In the late 1870s, gold became scarce and Chinese miners soon found themselves without work. Anti- Chinese prejudice became more evident as less gold was being sold. In order to prevent a further influx of Chinese immigrants, New Zealand introduced the Chinese Immigrants Act of 1881. Under this Act, any Chinese passengers arriving had to pay a poll tax of 10 pounds (equivalent to $1720 today), and one passenger could arrive per 10 tons of cargo. Later, 1896, poll tax was raised to 100 pounds (equivalent to $19,200 today), and only one passenger could arrive per 200 tons of cargo. With gold prospecting having become unprofitable for most, many Chinese returned to China. Further, The Chinese Immigrants Act severely restricted any new arrivals, so the population of locals decreased markedly.

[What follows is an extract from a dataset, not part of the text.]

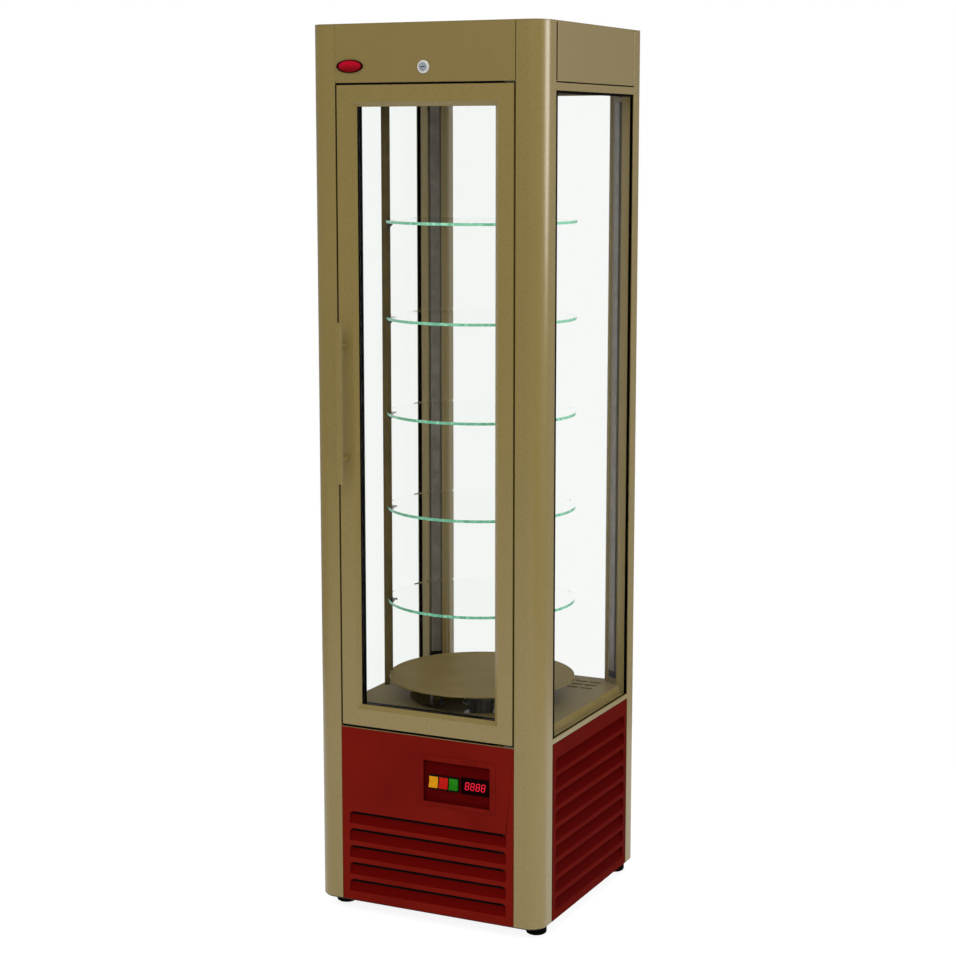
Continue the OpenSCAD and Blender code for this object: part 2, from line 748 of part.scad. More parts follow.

Yet some immigrants did remain, and the Chinese gardens celebrates both the early, temporary population as well as those who stayed. Many who stayed moved to Dunedin and set up businesses such as greengrocers, fruiterers and laundries. Most lived and worked in the South CBD area, which became locally referred to as ‘The Devil’s Half Acre’ as it included gambling dens and brothels. However, over time it can be seen that many of these businesses contributed to Dunedin’s economy. By the 1960s, descendants of these early Chinese had become successful professionals all around New Zealand. “New Zealand has become their home and country. They have changed from being New Zealand-Chinese to Chinese-New Zealanders, a new ethnic entity. This full acceptance is the greatest achievement of the writer’s generation and his childrens’, earned by mixing with and facing and sharing the obligations of the wider society.”3In Dunedin and Otago, local Chinese have made life-long friendships with European-New Zealanders, and with diverse careers including doctors, lawyers, accountants, their engagement is within the community, and they can no longer be viewed as separate. Nor do they any longer have distinctly different legal rights. Newer generations of Chinese immigrants are now residents and citizens here too, with contributions expanded to acupuncturists, herbalists, ‘Chinese medicine’ doctors, include ownership and rental of commercial buildings.
In conclusion, Chinese immigrants contributed in many significant and positive ways to the establishment of Otago. Their struggles, efforts and successes are particularly recognised in Dunedin with the Lan Yuan gardens (opened 2008). This garden is a tangible way to recognise and celebrate the Chinese immigrants who first came to Dunedin to prospect for gold and then later established themselves in a broad range of activities and careers. Dunedin is the richer for their presence.